Last week, at the XII Central American and Caribbean Games in Santo Domingo, Cuba's Teofilo Stevenson whacked out his opposition, a Costa Rican and a Venezuelan, with about as much effort as most men would take to net butterflies. He won the championship of the Games, of course. No one—least of all his opponents—expected anything less. And during the course of the week, Stevenson again was approached by an unidentified U.S. fight promoter with an offer of $1 million to defect and take up a pro career.

It was an offer Stevenson could refuse; it was, in fact, the second such offer. He had been approached with a million-dollar deal in Munich after winning the Olympic championship by default over a Rumanian. Stevenson had savagely battered U.S. hopeful Bobick in an earlier bout while millions watched on TV and marveled at his powers.

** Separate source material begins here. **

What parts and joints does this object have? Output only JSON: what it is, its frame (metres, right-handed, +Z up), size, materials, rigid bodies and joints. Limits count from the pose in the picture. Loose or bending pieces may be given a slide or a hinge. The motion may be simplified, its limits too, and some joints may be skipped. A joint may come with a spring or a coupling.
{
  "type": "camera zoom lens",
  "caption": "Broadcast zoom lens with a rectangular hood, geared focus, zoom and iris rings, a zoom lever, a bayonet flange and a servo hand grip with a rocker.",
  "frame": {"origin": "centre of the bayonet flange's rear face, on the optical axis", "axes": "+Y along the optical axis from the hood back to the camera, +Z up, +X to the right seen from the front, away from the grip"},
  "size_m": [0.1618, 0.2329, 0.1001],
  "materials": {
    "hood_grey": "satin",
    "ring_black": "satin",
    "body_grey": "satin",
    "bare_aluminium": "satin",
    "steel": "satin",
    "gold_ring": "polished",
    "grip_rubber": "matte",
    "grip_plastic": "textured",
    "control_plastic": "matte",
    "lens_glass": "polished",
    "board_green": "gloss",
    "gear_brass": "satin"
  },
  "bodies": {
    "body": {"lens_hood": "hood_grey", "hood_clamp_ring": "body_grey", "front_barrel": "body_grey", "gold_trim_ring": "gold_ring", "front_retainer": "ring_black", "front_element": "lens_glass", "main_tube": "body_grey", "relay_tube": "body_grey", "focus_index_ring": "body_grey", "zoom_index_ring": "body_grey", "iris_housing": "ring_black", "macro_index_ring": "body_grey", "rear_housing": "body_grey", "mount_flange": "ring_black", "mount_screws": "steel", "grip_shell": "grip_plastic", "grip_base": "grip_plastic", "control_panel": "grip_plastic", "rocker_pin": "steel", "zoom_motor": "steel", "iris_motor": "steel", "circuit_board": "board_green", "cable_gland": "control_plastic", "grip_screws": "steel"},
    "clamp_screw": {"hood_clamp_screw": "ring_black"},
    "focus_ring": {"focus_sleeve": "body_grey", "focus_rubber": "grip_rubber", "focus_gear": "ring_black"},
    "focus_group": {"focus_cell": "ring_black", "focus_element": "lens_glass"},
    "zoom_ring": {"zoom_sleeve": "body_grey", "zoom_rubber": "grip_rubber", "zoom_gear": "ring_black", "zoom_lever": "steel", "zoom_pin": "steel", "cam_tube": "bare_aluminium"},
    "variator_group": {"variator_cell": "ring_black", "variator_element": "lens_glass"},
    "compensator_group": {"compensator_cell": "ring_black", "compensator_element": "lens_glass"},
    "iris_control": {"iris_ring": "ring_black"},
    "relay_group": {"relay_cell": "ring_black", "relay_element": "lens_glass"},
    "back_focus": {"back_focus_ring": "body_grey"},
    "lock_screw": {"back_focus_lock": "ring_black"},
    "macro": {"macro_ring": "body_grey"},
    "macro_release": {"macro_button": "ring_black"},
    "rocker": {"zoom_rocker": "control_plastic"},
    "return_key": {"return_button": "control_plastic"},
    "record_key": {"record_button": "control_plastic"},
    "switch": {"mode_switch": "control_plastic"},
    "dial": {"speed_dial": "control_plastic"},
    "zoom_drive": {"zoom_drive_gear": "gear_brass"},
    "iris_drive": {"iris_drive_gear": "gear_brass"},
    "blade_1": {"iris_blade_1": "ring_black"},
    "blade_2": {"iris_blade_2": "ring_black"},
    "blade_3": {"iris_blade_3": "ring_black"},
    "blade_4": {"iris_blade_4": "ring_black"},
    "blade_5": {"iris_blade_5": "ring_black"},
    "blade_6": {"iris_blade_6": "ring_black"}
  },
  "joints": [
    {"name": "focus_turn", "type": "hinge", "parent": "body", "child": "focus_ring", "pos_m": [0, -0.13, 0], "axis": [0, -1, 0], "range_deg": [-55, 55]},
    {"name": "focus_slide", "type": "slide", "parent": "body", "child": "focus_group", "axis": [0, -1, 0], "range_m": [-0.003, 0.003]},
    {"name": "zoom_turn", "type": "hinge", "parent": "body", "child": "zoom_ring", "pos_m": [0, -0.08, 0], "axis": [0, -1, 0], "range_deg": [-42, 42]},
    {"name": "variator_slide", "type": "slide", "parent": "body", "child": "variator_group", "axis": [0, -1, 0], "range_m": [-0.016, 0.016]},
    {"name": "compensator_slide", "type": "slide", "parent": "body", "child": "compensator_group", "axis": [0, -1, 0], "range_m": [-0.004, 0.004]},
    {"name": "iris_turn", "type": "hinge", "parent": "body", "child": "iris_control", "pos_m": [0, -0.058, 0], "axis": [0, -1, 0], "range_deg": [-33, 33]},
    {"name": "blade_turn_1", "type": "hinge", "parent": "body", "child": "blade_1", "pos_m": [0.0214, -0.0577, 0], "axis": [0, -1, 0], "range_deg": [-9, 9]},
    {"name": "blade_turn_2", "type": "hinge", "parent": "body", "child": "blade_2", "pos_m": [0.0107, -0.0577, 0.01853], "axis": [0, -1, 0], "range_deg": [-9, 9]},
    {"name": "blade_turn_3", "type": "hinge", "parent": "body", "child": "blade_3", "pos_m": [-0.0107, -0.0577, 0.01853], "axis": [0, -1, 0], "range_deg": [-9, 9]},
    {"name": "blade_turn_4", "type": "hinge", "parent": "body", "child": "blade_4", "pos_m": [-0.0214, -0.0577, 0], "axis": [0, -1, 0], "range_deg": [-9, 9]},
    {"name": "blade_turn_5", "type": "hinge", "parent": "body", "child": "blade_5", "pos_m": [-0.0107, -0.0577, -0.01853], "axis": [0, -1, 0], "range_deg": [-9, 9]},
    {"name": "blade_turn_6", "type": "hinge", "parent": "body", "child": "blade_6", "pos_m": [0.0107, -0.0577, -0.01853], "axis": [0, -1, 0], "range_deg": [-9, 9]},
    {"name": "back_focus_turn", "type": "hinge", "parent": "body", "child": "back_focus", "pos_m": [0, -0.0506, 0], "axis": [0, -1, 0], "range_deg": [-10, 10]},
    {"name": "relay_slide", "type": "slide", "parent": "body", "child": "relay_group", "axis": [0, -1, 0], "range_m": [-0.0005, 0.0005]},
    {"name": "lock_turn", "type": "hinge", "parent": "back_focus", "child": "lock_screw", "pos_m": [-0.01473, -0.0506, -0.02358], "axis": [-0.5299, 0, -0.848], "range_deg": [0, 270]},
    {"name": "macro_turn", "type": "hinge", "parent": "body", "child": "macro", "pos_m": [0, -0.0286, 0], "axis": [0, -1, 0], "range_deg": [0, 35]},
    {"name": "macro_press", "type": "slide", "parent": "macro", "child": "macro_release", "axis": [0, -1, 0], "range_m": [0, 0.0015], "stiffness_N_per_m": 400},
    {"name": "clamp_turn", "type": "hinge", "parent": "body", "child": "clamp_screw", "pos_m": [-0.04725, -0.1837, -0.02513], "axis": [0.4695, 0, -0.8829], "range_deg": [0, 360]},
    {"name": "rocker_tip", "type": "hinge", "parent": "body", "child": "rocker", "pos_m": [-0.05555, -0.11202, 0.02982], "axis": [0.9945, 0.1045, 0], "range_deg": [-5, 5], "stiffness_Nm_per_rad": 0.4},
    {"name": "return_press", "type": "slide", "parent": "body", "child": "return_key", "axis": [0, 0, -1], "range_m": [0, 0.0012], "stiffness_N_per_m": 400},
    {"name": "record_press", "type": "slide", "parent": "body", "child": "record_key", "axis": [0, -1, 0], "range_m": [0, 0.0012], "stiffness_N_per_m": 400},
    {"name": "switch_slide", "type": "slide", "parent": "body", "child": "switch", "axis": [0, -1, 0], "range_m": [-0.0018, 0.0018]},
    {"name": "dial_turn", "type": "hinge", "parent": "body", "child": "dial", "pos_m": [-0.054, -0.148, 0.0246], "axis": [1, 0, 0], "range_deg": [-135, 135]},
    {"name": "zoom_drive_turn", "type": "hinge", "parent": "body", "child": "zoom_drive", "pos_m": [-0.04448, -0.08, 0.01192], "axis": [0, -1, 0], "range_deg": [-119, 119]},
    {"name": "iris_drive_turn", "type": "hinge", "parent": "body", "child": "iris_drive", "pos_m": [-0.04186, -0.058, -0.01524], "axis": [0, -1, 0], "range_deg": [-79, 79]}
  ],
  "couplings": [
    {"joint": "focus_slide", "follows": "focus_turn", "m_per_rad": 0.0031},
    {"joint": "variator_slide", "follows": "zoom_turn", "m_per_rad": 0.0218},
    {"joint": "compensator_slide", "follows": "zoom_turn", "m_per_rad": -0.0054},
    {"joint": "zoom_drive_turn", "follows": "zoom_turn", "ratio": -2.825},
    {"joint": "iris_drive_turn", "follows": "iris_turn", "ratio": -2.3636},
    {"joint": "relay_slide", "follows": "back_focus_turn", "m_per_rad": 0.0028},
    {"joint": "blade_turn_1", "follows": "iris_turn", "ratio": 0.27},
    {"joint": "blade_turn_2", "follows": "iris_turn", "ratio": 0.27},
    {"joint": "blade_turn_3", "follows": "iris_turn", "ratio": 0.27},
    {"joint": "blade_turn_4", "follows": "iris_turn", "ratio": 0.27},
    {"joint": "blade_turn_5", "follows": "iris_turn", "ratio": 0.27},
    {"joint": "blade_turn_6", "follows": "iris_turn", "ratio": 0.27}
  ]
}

But there is no chance Stevenson will leave Cuba. "No," he said last week, "no, I will not leave my country for one million dollars or for much more than that. What is a million dollars against eight million Cubans who love me?"

Stevenson has a flat, handsome face with high cheekbones, a snub nose and a wide mouth. Just under his right eye there is a faint smudge of darkened skin, a scar that is the only mark he has to show for some 100 amateur bouts, of which he says he has lost only two. No one knows how many fights he has had. He started at 16, figures he fights about 15 times a year and he will be 23 on March 29.

"I like boxing," he said in the Games Village. "My father, he was a boxer when he was a young man, but not so good as me. I have two younger brothers, but they play baseball, and two younger sisters, but they could not be boxers, no?"

He laughed at that. On the public-address system, a Dominican band was doing indescribable things to a merengue and Stevenson wheeled into a few graceful dance steps. Three girls who had come into the Village with the Puerto Rican team watched him, then applauded, and he waved to them. He looked at them for a long moment and smiled, a bit wistfully.

"Oh, well," he said and turned away. "The boxing. I have seen the professionals on the television. For me, I think Muhammad Ali is the best. Even now, I think there are some I could beat. That Canadian. What is his name? Chuvalo. Chuvalo I could beat. And Oscar Bonavena and Floyd Patterson. The others I am not so sure and I will never know. Maybe it would take time."

It probably would take time. But not a great deal. Bob Surkein, head referee for the Games and a veteran of more than 30 years of refereeing amateur bouts, has seen every Olympic heavyweight champion since 1948. A former boxer himself, he is a fine judge.

" Stevenson is the best," he says flatly. "Better than Foreman or Frazier and as good as Ali, but Ali fought as a light heavy in the Olympics. Stevenson has quick hands and he already moves almost as well as Ali—and he's bigger. He is a classic boxer, like all the Cubans. He has a strong jab and a punishing one. He turns his hand over as he punches so he makes contact with his palm down, with all four knuckles at once. He has a tremendous straight right. He doesn't hook much, because the Cubans are taught by Russians, who don't like to hook. But I've seen him hook off the jab and do it very well. He has gained about 10 or 12 pounds since Munich, all of it in the upper body. He's got a neck like a fighting bull."